I certainly agree with you, John. It may be possible--some folks say they can, and do, do it--but I can't make a poem by thinking the way David says he thinks (and it's conceivable that both claims are right for us, individually; what do any of us really know about other minds?)
I need a certain amount of "given" material, but then I have to make a picture out of it. If I can't visualise it, I can't write it.
Interestingly, I don't often consciously use metaphors. I posted a poem here a bit ago called "8 Lines", which is actually about a piece of music of that name. Now apart from the (hardly brilliant) thought that the poem itself ought to have 8 lines, I had no idea how to render it. Anyway, shuffling through my mental library of images, I remembered a painting of (of all places) my beloved Southwold, in Suffolk. It's an expansive canvas, half sky, half sand, but with all the distant detail concentrated into a fine line in the middle, which must have been painted with a one-haired brush.
Without thinking about it too much, I wrote:
His is a country which will not be high.
Slight scenery repeats: a single line...
Aha! some would say. You were thinking in metaphors.

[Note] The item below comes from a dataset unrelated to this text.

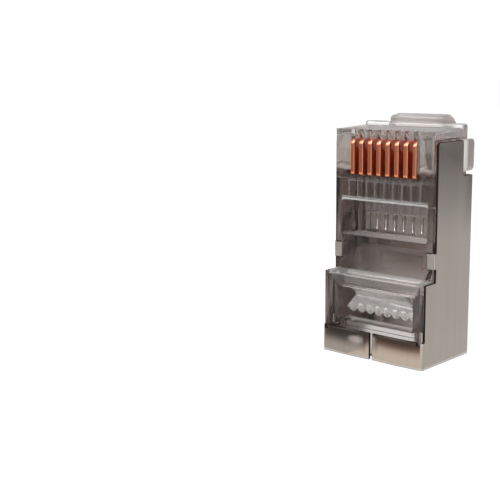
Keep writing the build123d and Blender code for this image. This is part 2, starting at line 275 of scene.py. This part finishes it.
studio = {
    "ceiling": ((0.38, (1, 1, 1)), (0.62, (0.30, 0.29, 0.29))),  # by height: white walls, a darker ceiling
    "worldLight": 0.7,
    "floorSize": 3.0,
    "paper": (0.9, 0.9, 0.9),
    "paperRoughness": 0.8,
    "floorShadow": 0.10,  # how much of the floor's own shading the white lets through
    "floorGlow": 1.04,  # makes up for that share, so that the paper meets the walls without a line
    "lampAim": (0, 0, 10 * mm),
}
softboxes = {  # in metres
    "keySoftbox": {"place": (-0.10, -0.22, 0.30), "size": 0.30, "watts": 1.2},
    "topSoftbox": {"place": (0.12, 0.10, 0.35), "size": 0.20, "watts": 0.8},
}
cards = {  # in millimetres, each with its colours from one edge to the other
    "sideCard": {
        "place": (13, 9, 12), "face": (-0.67, -0.72, 0), "size": (34, 24.2),
        "stops": ((0.0, (0.66, 0.64, 0.61)), (0.45, (0.62, 0.60, 0.57)), (0.62, (0.42, 0.40, 0.39)),
                  (0.80, (0.24, 0.225, 0.22)))},
    "frontCard": {
        "place": (-26, -34, 12), "face": (0.67, 0.72, 0), "size": (60, 24.2),
        "stops": ((0.0, (0.80, 0.72, 0.65)), (0.14, (0.70, 0.62, 0.56)), (0.24, (0.14, 0.11, 0.10)),
                  (0.40, (0.22, 0.18, 0.16)), (0.47, (0.09, 0.07, 0.065)))},
    "leftFlapCard": {
        "place": (-4.975, -6.5, 1.6), "face": (0, 1, 0), "size": (7.25, 3.2),
        "stops": ((0.0, (0.66, 0.60, 0.55)), (0.14, (0.42, 0.37, 0.34)), (0.28, (0.07, 0.06, 0.055)),
                  (0.52, (0.03, 0.025, 0.02)), (0.62, (0.05, 0.04, 0.035)))},
    "flapGlintCard": {
        "place": (-3.2, -6.4, 1.1), "face": (0, 1, 0), "size": (1.9, 0.75), "oval": True,
        "stops": ((0.0, (0.9, 0.85, 0.80)), (1.0, (0.9, 0.85, 0.80)))},
    "rightFlapCard": {
        "place": (1.875, -6.5, 1.6), "face": (0, 1, 0), "size": (6.45, 3.2),
        "stops": ((0.0, (1.0, 0.88, 0.78)), (0.20, (0.86, 0.70, 0.60)), (0.33, (0.14, 0.07, 0.05)),
                  (0.52, (0.07, 0.035, 0.025)), (0.62, (0.08, 0.05, 0.04)))},
    "leftTableCard": {
        "place": (-10.8, -9.4, 0.02), "face": (0, 0, 1), "size": (16, 10),
        "stops": ((0.0, (0.60, 0.55, 0.50)), (1.0, (0.80, 0.73, 0.66)))},
    "rightTableCard": {
        "place": (9.2, -9.4, 0.02), "face": (0, 0, 1), "size": (24, 10),
        "stops": ((0.0, (0.92, 0.80, 0.70)), (1.0, (1.0, 0.90, 0.80)))},
    "sideTableCard": {
        "place": (12, 5.2, 0.02), "face": (0, 0, 1), "size": (12, 19),
        "stops": ((0.0, (0.68, 0.65, 0.61)), (1.0, (0.68, 0.65, 0.61)))},
}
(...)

Well, no. I was thinking of a picture that gave me the same hypnotic sense as the music, and which demanded the same degree of attention to small details. But when I turned that into words it became a music/landscape metaphor. The connection between the image and the music is an entirely personal, private one, but the only way I could express that publicly was by using a linguistic convention.
Not that I analyze these things much--where poems come from--except when they don't seem to be coming!
Oh, well. Back to the drawing, painting, writing board!